Saturday, March 21, 2020

Plagues, Epidemics and Memorials - History Repeating Itself





Pestsäule - Plague Column - Vienna Austria


Travel is my passion,  and taking photos of my travels is my favorite hobby.   So when faced with social distancing and the threat of quarantine due to the COVID-19 virus, I find going through my travel photos and thinking of the beautiful places I have visited brings some sort of calmness to the madness all around me right now.  With all of the attention focused on Corona Virus today, I found myself being led to photos I have taken of Plague Memorials in Central Europe.  

Santa Maria della Salute, Venice Italy


Santa Maria della Salute on the Grand Canal in Venice


 In the summer of 1630 and up until 1631 a wave of the plague assaulted Venice killing nearly a third of its population.   As an offering for the city's deliverance from the plague the city vowed to build a church dedicated to Our Lady of Health, Santa Maria della Salute.  The city decided not to dedicate the church just to the plague or a patron saint.  They decided to dedicate it to the Virgin Mary who they believed was the protector of their Republic.  I visited Venice in the spring of 2002.   When I arrived in Piazza San Marco and walked to the water front of the Grand Canal this beautiful basilica dominated the horizon.   






Images of Santa Maria Della Salute



Church of All Saints - Sedlac, Czech Republic


Two years after my visit to Venice, I traveled to Prague in the Czech Republic in 2004.  I returned  again in 2015.  Both times I visited the Kostnice located in the village of Sedlac.   The Kostnice is an Ossuary or Bone Church.   It is named the Church of All Saints.   In all of my travels this is truly one of the most fascinating places I have seen. 




The cemetery and Church of All Saints - Sedlac, Czech Republic



  In the thirteenth century the Abbott of the Monastery in Sedlac was sent to the Holy Land in Jerusalem.  He returned with a mound of dirt believed to have come from Golgotha.  He spread the dirt over the Abbey cemetery.  Because of this dirt this became a very important burial location.  During the fourteenth century the cemetery was filled with bodies from the Black Plague.  A new chapel was built in the fifteen hundreds.

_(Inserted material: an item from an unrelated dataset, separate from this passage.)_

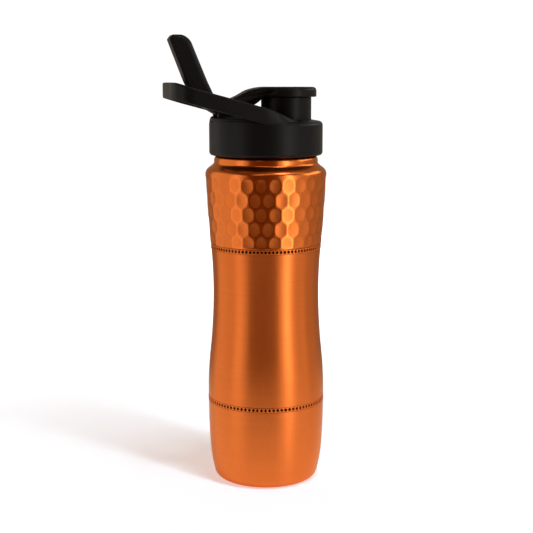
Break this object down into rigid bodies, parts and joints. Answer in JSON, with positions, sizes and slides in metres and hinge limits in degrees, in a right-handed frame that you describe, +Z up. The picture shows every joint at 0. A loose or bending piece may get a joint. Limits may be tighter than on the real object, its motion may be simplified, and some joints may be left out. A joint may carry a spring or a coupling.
{
  "type": "water bottle",
  "caption": "Copper water bottle with a waisted body, hammered shoulder and beaded seams, and a black screw lid with spout, flip cover, thumb lever and carry loop.",
  "frame": {"origin": "on the ground at the bottle's axis, in the plane of the foot ring", "axes": "+Z up along the bottle's axis; -X towards the carry loop and the hinge; +X towards the spout"},
  "size_m": [0.0975, 0.074, 0.2735],
  "materials": {
    "copper_satin": "brushed copper",
    "copper_polished": "polished copper",
    "lid_plastic": "fine satin grain",
    "silicone": "satin",
    "pin_steel": "ground"
  },
  "bodies": {
    "bottle": {"base_disc": "copper_satin", "base_shell": "copper_satin", "lower_bead_hoop": "copper_satin", "waist_shell": "copper_satin", "upper_bead_hoop": "copper_satin", "shoulder_shell": "copper_polished", "neck_collar": "copper_polished"},
    "gasket": {"lid_gasket": "silicone"},
    "lid": {"thread_liner": "lid_plastic", "lid_cap": "lid_plastic", "hinge_pin": "pin_steel"},
    "cover": {"flip_cover": "lid_plastic", "cover_seal": "silicone"}
  },
  "joints": [
    {"name": "lid_lift", "type": "slide", "parent": "bottle", "child": "gasket", "axis": [0, 0, 1], "range_m": [0, 0.009]},
    {"name": "lid_turn", "type": "hinge", "parent": "gasket", "child": "lid", "pos_m": [0, 0, 0.21], "axis": [0, 0, 1], "range_deg": [0, 810]},
    {"name": "cover_flip", "type": "hinge", "parent": "lid", "child": "cover", "pos_m": [-0.027, 0, 0.2295], "axis": [0, -1, 0], "range_deg": [0, 15]}
  ],
  "couplings": [
    {"joint": "lid_lift", "follows": "lid_turn", "m_per_rad": 0.00063662}
  ]
}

Many graves were exhumed for the new chapel and the bones were stored in the basement of the new church.   In 1870 the history of these bodies from the Black Plague takes on a macabre and fascinating turn.   Frantisek Rint was a local woodcarver.  He was employed to organize the old bones that had been laying the basement for all of these years.  The bones were used to decorate the church.  Chandeliers, a chalice and altars were all transformed into bones.  Rint even signed his work by writing his name on the wall with bones.  













Signature of the artist

The plague Column of the Virgin Mary Immaculate in Kutná Hora, Czech Republic




Just a short walk from Sedlac is the village of Kutna Hora.  Located here is a Plague Column.  I have seen  several of these through out Europe.  This one was built as a reminder of the death from the plague of the early 1700's.  There is a statue of Mary on top of the column as on many Plague columns.  Many of these columns were built to honor Mary in hopes for protection from other plagues.  


Trinity Monument - Prague, Czech Republic







The Trinity Monument is another Plague Column in the Czech Republic.  This one is located in Prague's Lesser Town Square.   At one time there was a pillory and gallows here.  So this square is historically associated with death.  But now there is a monument here that memorialized the end of a disease that plagued the city of Prague.  After the outbreak of the early 1700's was finally under control, the city erected this Plague Column.

Pestsäule - Plague Column - Vienna Austria




The Trinity Column in Vienna is located on Graben, one of the main streets in the inner city.  It is one of the better know Plague Columns in Europe.  It was built after the great epidemic of 1679 and is one of the cities great pieces of art often compared to the work of Bernini in Rome.  While I was in Vienna I was not worried about the plague.  My luggage was lost and never arrived.  So I was concerned with buying underwear in a city where I did not speak the language.   I took photos of the monument without really knowing what it represented until I returned home and was doing research on my photos.   At the time of the plague the Habsburg emperor Leopold I fled the city but vowed to erect a mercy column if the epidemic would end. 





.These churches and monuments were erected to memorialize the loss from the great plagues that challenged the western world in their time. They were also created to ask forgiveness for the sins they felt lead to these plagues and in hopes to protect their people from future epidemics. After the horrors of 9/11 we have build great monuments and displayed pieces of the World Trade Center in our major cities across the country. We have one here in Baltimore. In New York we have build a towering sky scraper complex to replace and memorialize the original World Trade Center. I am wondering tonight what will happen at the end of the current world wide pandemic. Will we be inspired to create art and memorial fountains to remember it? Will we learn from our greed and hoarding that is harming us now? Will our current leaders promise to build memorials to our sacrificies. Or will they build great monuments to themselves to brag about their self imagined great accomplishments in fighting this enemy? We will survive. We will recover. But will we learn from our mistakes?